Ein Achtelfinal-K.o. wäre ein Debakel. Gerade auch für den Trainer. Zumal Vincent Kompany mit seiner Groß-Rotation gegen Benfica darauf abzielte, «uns in die bestmöglichen Voraussetzungen für das nächste Spiel zu bringen», wie er nach der Niederlage sagte: «Ein positives Ergebnis wird mir recht geben.»
Ein negatives würde heftige Diskussionen auslösen, um ihn, um die Qualität des Kaders, um Sportvorstand Max Eberl. Und um den Status des FC Bayern als sportlicher «Riese», wie ihn Flamengos Trainer Filipe Luis titulierte.
Musiala rein – Ende der Experimente
Kompany muss jetzt eine erste Turnierelf formieren. Und das Offensiv-Puzzle komplettieren. Gegen Auckland (Thomas Müller), Boca Juniors (Serge Gnabry) und Benfica (Tom Bischof) begann jeweils ein anderer Zehner.

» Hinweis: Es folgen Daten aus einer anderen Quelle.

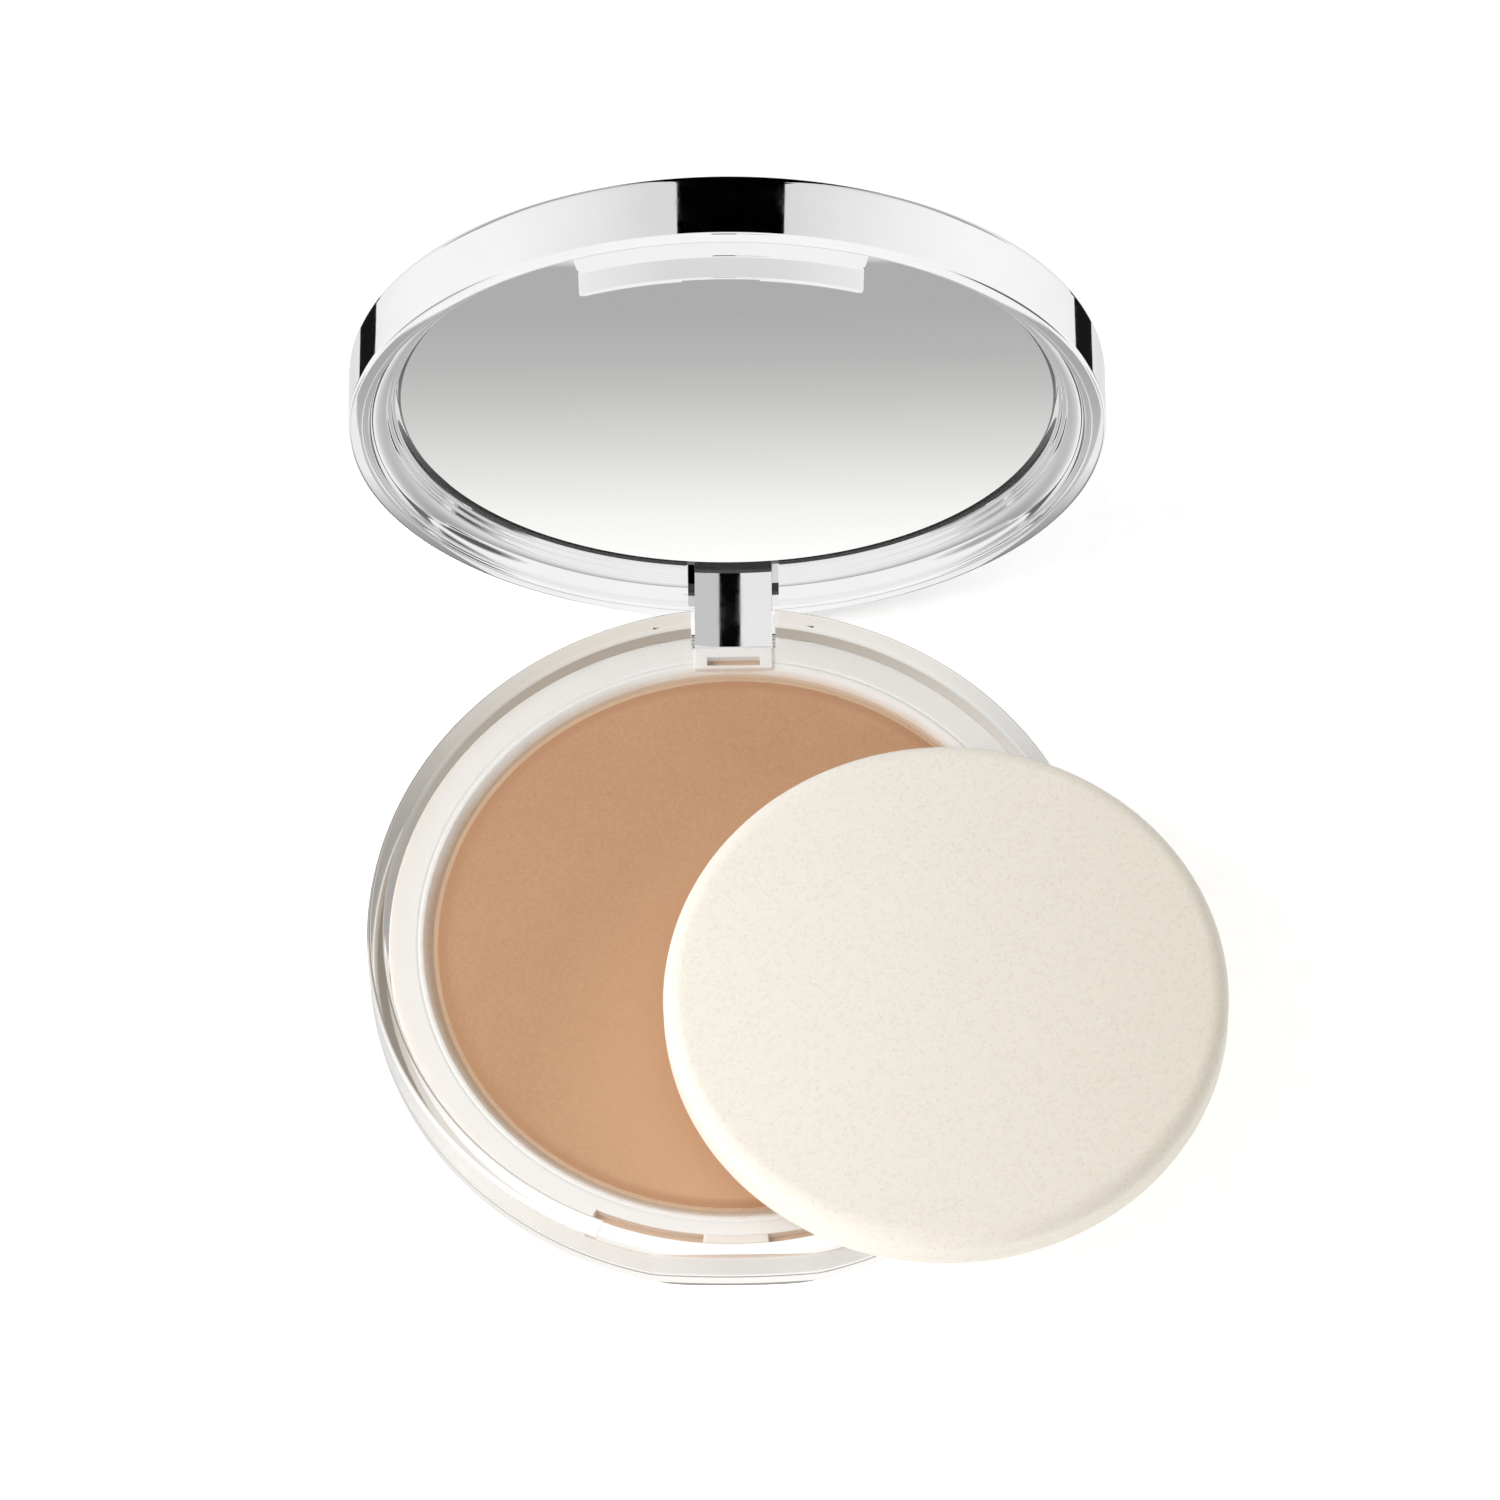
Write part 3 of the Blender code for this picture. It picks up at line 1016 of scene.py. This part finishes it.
@dataclass
class InnerTray:
    """White ring round the powder, with the catch slot, its lug and the hinge window."""

    top: float = 6.0
    outer: float = 34.85
    skin: float = 0.8
    flange: float = 0.65
    foot: float = 1.4
    well: float = 30.3
    chamfer: float = 1.1
    groove: float = 0.12
    slot_inner: float = 33.4
    slot_floor: float = 4.9
    slot_half_angle: float = math.radians(24.6)
    lug_outer: float = 34.3
    lug_half_angle: float = math.radians(5.5)
    window: Point = (2.7, 0.5)
    window_y: float = 31.65
    frame: Point = (4.0, 33.25)
    pocket: Point = (4.3, 33.3)
    relief: Point = (9.0, 33.0)
    edge: float = 0.08
    finish: Finish = WhiteStyrene("white_styrene", "EFECE8", 0.3)

    def build(self) -> list[Piece]:
        """Makes the tray ring.

        Returns:
            The dressed piece.
        """
        top, under, skin = self.top, self.top - self.flange, self.skin
        land = self.well + self.chamfer
        corners = [
            (self.outer, top, 0.2),
            (self.outer, self.foot, 0.1),
            (self.outer - skin, self.foot, 0.1),
            (self.outer - skin, under, 0.1),
            (self.well + skin, under, 0.1),
            (self.well + skin, self.foot, 0.1),
            (self.well, self.foot, 0.1),
            (self.well, top - self.chamfer, 0.25),
            (land, top + 0.02, 0.2),
            (land + 0.35, top + 0.02, 0.1),
            (land + 0.5, top - self.groove, 0.1),
            (land + 0.75, top, 0.15),
        ]
        slot, deep, wide = self.slot_inner, self.slot_floor, self.slot_half_angle
        half, reach = self.window
        low, high = self.window_y - reach, self.window_y + reach
        rim, hinge_side = top + PAST, self.outer + 1.15
        steps = (
            (Join.ADD, sector(slot - skin, self.outer - 0.1, deep - 0.7, top - 0.2, wide + math.radians(2))),
            (Join.CUT, sector(slot, self.outer + PAST, deep, rim, wide)),
            (Join.ADD, sector(slot - 0.4, self.lug_outer, deep - 0.3, top - 0.1, self.lug_half_angle, 0.12)),
            (Join.ADD, block((-self.frame[0], low - 0.35, top - 0.9), (*self.frame, top + 0.25), 0.12)),
            (Join.ADD, block((-half - 0.4, low - 0.4, top - 1.4), (half + 0.4, high + 0.4, top - 0.5))),
            (Join.CUT, block((-half, low, top - 0.85), (half, high, rim))),
            (Join.CUT, block((-self.pocket[0], self.pocket[1], 1.0), (self.pocket[0], hinge_side, rim))),
            (Join.CUT, block((-self.relief[0], self.relief[1], 1.0), (self.relief[0], hinge_side, under))),
        )
        piece = make_object("white_tray", spin_outline(rounded(corners, True, 4), True, 240))
        combine(piece, steps)
        soften(piece, self.edge, 2)
        return [dress(piece, Body.BASE, "white_tray", "pan_frame", self.finish)]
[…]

Die Zeit müsste nun reif sein für Jamal Musiala. Gegen Lissabon saß dieser 90 Minuten draußen, obwohl er schon «bereit gewesen wäre», wie Sportdirektor Freund berichtete. Musiala, Olise, Coman, Kane – dieses Offensiv-Quartett sollte liefern können.
Beim Training in Orlando übernahm der nun fittere Musiala die Rolle des DJs, der gut gelaunt die Musikbox auf den Platz brachte. Gegen die Brasilianer sind nun besonders seine Haken, Finten und Eins-gegen-eins-Aktionen gefragt.
Kompany rechnet mit einem leidenschaftlich geführten Spiel. «Wir haben gesehen, wie die südamerikanischen Mannschaften leben für dieses Turnier.» Der Belgier gibt sich siegessicher. Er verwies auf das 2:1 gegen Boca Juniors in der Gruppenphase – gleichfalls in Miami. «Wir haben den Test gegen Boca gut überstanden. Und jetzt kommt ein neuer Test», sagte Kompany.
Die Flamengo-Fans werden im Hard Rock Stadium deutlich in der Überzahl sein und die Stimmung bestimmen. «Da wird richtig was los sein. Solche Fußballfeste wünschen wir uns jetzt», sagte Müller. Es soll jedoch nicht das letzte sein.